But the meaning of "people want" is very delicately depending on the geographical area and moment in time.

Yes, and here "Canadians want" is used to say "the people within 100km of the St. Lawrence want". (That's actually part of the problem.)

Claimed identity isn't a suicide pact and consent of the governed isn't equally geographically distributed.

AB sees, correctly, an inordinate amount of tax per capita go out for the privilege of policies intended to kneecap that region's development. The justifications for those policies (whether you agree with them or not) matter less than the fact they're being imposed from a condition of moral hazard.

Hence, the people of AB might vote to ban the people of ON/QC from imposing their laws; that's what separation is and why it happens.

> AB sees, correctly, an inordinate amount of tax per capita go out for the privilege of policies intended to kneecap that region's development.

Not only that, but the Feds typically use their outsized tax revenue from Alberta to “invest” in Quebec to buy votes via propping up unviable businesses, subsidies, outsized proportion of public sector jobs, and federal spending in general.

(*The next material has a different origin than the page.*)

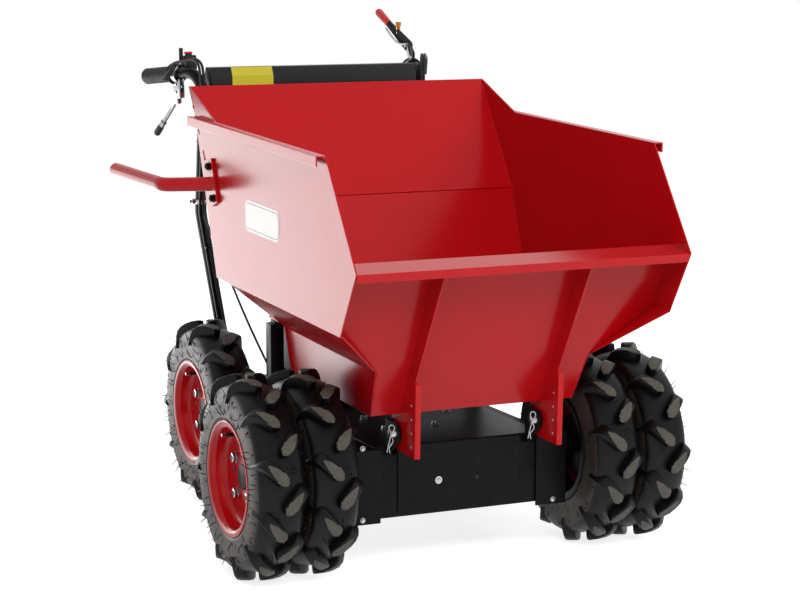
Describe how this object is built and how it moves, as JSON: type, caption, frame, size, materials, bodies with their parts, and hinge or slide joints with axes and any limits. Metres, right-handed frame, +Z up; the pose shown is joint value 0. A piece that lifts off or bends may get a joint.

Hey, the little old lie that Québec, which does get an outsized proportion of the political attention, gets an outsized proportion of the federal money, which it doesn’t.

You can find many examples of specific programs where Québec gets the federal government’s money in incredible amounts. But you add all these programs together and you still come up short per person compared to Ontario. Why?

The Southern Ontario car sector.

And tomorrow people in the rich half of AB don't want to subsidize the poorer half, and so on.